I really do like the look of the pen and nib, but the plastic is way too cheap and prone to breaking if even slightly over-tightening the barrel. The medium is way too thick for me, but writes ok when it writes. I admit, this was a better writing pen back in middle school, but I can't clean it up and make it write at all anymore. For the price, it's not bad, but I've had two barrels and a cap crack on me, and the writing experience was never wonderful. Man would I love this pen, this nib shape, if it were only relaible and the plastic were a bit nicer.
Picasso 916 Malange: A: 8, F: 6, V: 6, D: 7
This is a really great looking pen, somewhat in the same class (though not as nice) as the Pilot Prera. It's modern, gets looks (namely in the brighter colors), but doesn't look too Wall Street. This is what would go with a Banana Republic outfit. The metal body has a good weight to it, but it's still fairly light, and the cap is not too heavy. The laquer is well applied. The nib is pretty, and with a little adjustment can write pretty well, but seems to suffer from possible baby's bottoming as it takes a small amount of pressure to write. The clip is difficult to remove and quite stiff, but not terrible, and I can't imagine it being bent away from the pen easily. One more thing, the cap does not post easily. It seems secure, then pops because of the air pressure built while posting the cap. It seems to take a twist forward and back under pressure to make the cap stay, and when it does, it's very secure. Clicking the cap over the nib is also a great feeling, not like any other pen I have (though not necessarily better).

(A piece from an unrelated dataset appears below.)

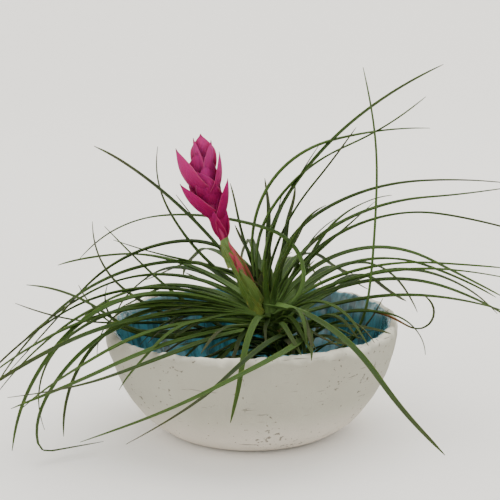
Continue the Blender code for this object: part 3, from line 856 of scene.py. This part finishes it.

That said, I got the orange pen, and am kicking myself for it. The color in reality is this awful light pastel carrot color, bad enough that I limit my exposure out of the house. The 'Carolina blue" RB that I got for my brother is much nicer (although I wouldn't use it since UNC is my school's rival). I imagine the white and black versions would escape this problem, and the red, pink, and green look like they'd be better picks.

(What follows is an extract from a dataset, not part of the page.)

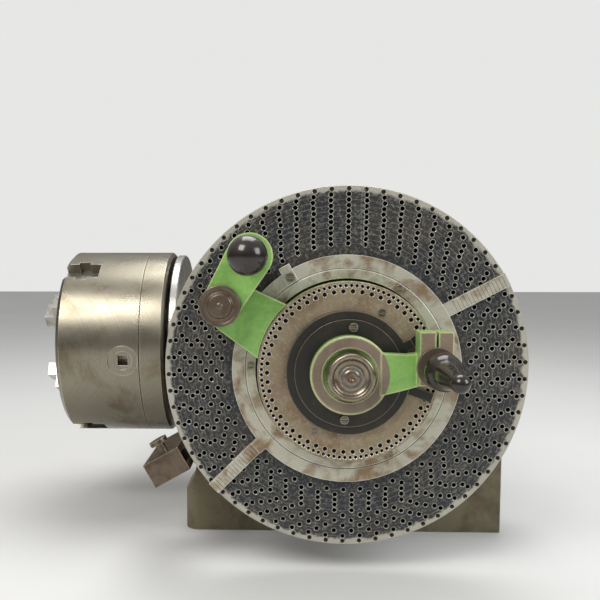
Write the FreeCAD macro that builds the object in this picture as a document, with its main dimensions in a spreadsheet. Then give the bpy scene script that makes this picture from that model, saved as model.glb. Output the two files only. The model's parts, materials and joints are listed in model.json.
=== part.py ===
"""Universal dividing head with a wide-range divider and a three-jaw chuck.

Frame: +Z up, X along the spindle (its nose points to -X), Y along the index
crank shaft (the index plates face -Y).  The origin is on the underside of the
base, below the point where the spindle axis and the crank axis cross.
Millimetres throughout.
"""

import FreeCAD, Part
import math
import os

import Sketcher
from FreeCAD import Placement, Rotation, Vector

doc = FreeCAD.newDocument("DividingHead")

# ---------------------------------------------------------------------------
# Driving dimensions
# ---------------------------------------------------------------------------

DIMENSIONS = {
    # base
    "centre_height": 177.8,
    "base_left": 150,
    "base_right": 162,
    "base_half_width": 120,
    "base_floor": 26,
    "cheek_gap": 74,
    "cheek_shoulder": 128,
    "trunnion_radius": 78,
    "running_gap": 0.05,
    "strap_wall": 17,
    "strap_width": 36,
    "ear_height": 20,
    "bolt_radius": 6,
    "key_depth": 5,
    # swivel block
    "drum_radius": 92,
    "drum_half_width": 72,
    "trunnion_end": 118,
    "barrel_radius": 60,
    "barrel_end": 152,
    "tail_radius": 46,
    "tail_end": 100,
    "sleeve_radius": 27,
    "sleeve_end": 190,
    # spindle
    "journal_radius": 24,
    "spindle_bore": 12,
    "bush_radius": 32,
    "nose_radius": 28,
    "nose_end": 196,
    "flange_radius": 42,
    "guard_radius": 97,
    # chuck
    "chuck_radius": 100,
    "chuck_seam": 199,
    "chuck_front": 285,
    "backplate_rear": 174,
    "slot_floor": 247,
    "jaw_width": 22,
    "pinion_place": 215.8,
    "pinion_radius": 15.5,
    # gear train
    "worm_drop": 52,
    "gear_module": 2,
    "shaft_radius": 12,
    # index plates: distances in front of the large plate's face
    "plate_face": 220,
    "plate_radius": 153,
    "plate_thickness": 8,
    "row_angle": 89.47,
    "stop_angle": 209.47,
    "outer_circle": 150,
    "crank_circle": 123.12,
    "hole_radius": 1.9,
    "sector_inner": 84.6,
    "sector_outer": 95.6,
    "sector_thickness": 3.5,
    "arm_width": 11.5,
    "first_arm_angle": 27.4,
    "second_arm_angle": 225,
    "hub_radius": 74,
    "small_plate_front": 23.5,
    "small_plate_thickness": 3,
    "small_circle": 65.95,
    "small_pin_angle": 7.2,
    "retainer_radius": 41.8,
    "small_sector_radius": 50.5,
    "small_first_angle": 340,
    "small_second_angle": 30,
    # large crank
    "pin_angle": 130.22,
    "pivot_x": -102.6,
    "pivot_up": 55,
    "link_thickness": 13,
    "link_back": 26,
    # small crank
    "small_hub_radius": 31.6,
    "small_hub_back": 31,
    "small_hub_front": 42,
    "clamp_front": 55,
    # handles and turned caps
    "knob_radius": 15.1,
    "knob_middle": 75,
    "small_knob_radius": 14.5,
    "small_knob_middle": 79,
    "grip_reach": 52,
    "grip_waist": 5,
    "grip_bead": 6.8,
    "cap_radius": 16.4,
    "nut_radius": 18.9,
    # planetary reduction
    "sun_offset": 31.5,
}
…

Sailor HighAce: A: 7, F: 9, V: 8, D: 6
I don't know how I missed this in my last review. This was the first new fountain pen that I purchased since middle school (and since inheriting my grandfather's collection). This is a wonderful writer, for those of us who like fine nibbed pens. There's a feedback that this one gives that no other pen gives, it's wonderful. It's a very light weight pen, but the slightly heavier aluminum cap feels really great posted on the back. The pen is very simple, unassuming, clean, but still attractive. The plastic doesn't feel cheap. The converter is excessively expensive in comparison to the price of the pen, and it has to be a Sailor converter, but the normal ink cartridge writes for so long with the fine, slightly dry nib that I really don't mind refilling it by syringe. This pen has become my go-to BSB pen, and has held up to almost a year of the ink in the pen solid. This and the 78G offer very similar writing experiences. The barrel has a hole in it, so no ED conversions, although I'm sure you could epoxy that hole shut easily if you really wanted to (no real need though).
Noodler's Ahab: A: 6, F: 5, V: 7, D: 7
This is a great pen, but it's a specialty item, and one that needs more intensive care. A medium flex pen at this price is impossible to find, especially one that writes a proper fine under low pressure. But I have trouble keeping ink in the pen (1 week capped on its side or nib up and the ink is gone) and also with ink bombs (leaking into the cap), and this is a big problem as a daily writer. The nib and feed will definitely need fiddling. All that said, it's still a wonderful pen at this price, but you must seriously need it for flex writing (or at least write daily with the pen). The size is very comfortable even posted, the piston mechanism is quality, and it's an easy ED converter, which is good because this will drink ink. Also, some people have figured out where to grind the nib to make this a much easier flex pen. Definitely worth having in a collection, but I don't trust it enough to keep with me on business.
On a side(ish) note, this plastic, as you know, smells. I still like the idea of using renewable materials, and there's a nice "softness?" to it. You're best COMPLETELY disassembling the pen and washing all plastic components many times in soapy water and leaving them out to air dry for a week or 4. Eventually the smell will go away, and you'll be happy you bought the thing.
So yeah, 5 more affordable pens. Of this pack, I think I'd have to go with the Sailor. It's one of the few pens I'd take to a job interview with me because it's dead reliable, unassuming, professional but not executive, flies well, and because it handles BSB like an absolute pro. FYI, the other pens I've taken to interviews include: Safari (Kung Te Cheng), Parker 51 (Lexington Gray). That's a pretty short list of a lot of trust.
Hope you enjoy and can make use of these reviews.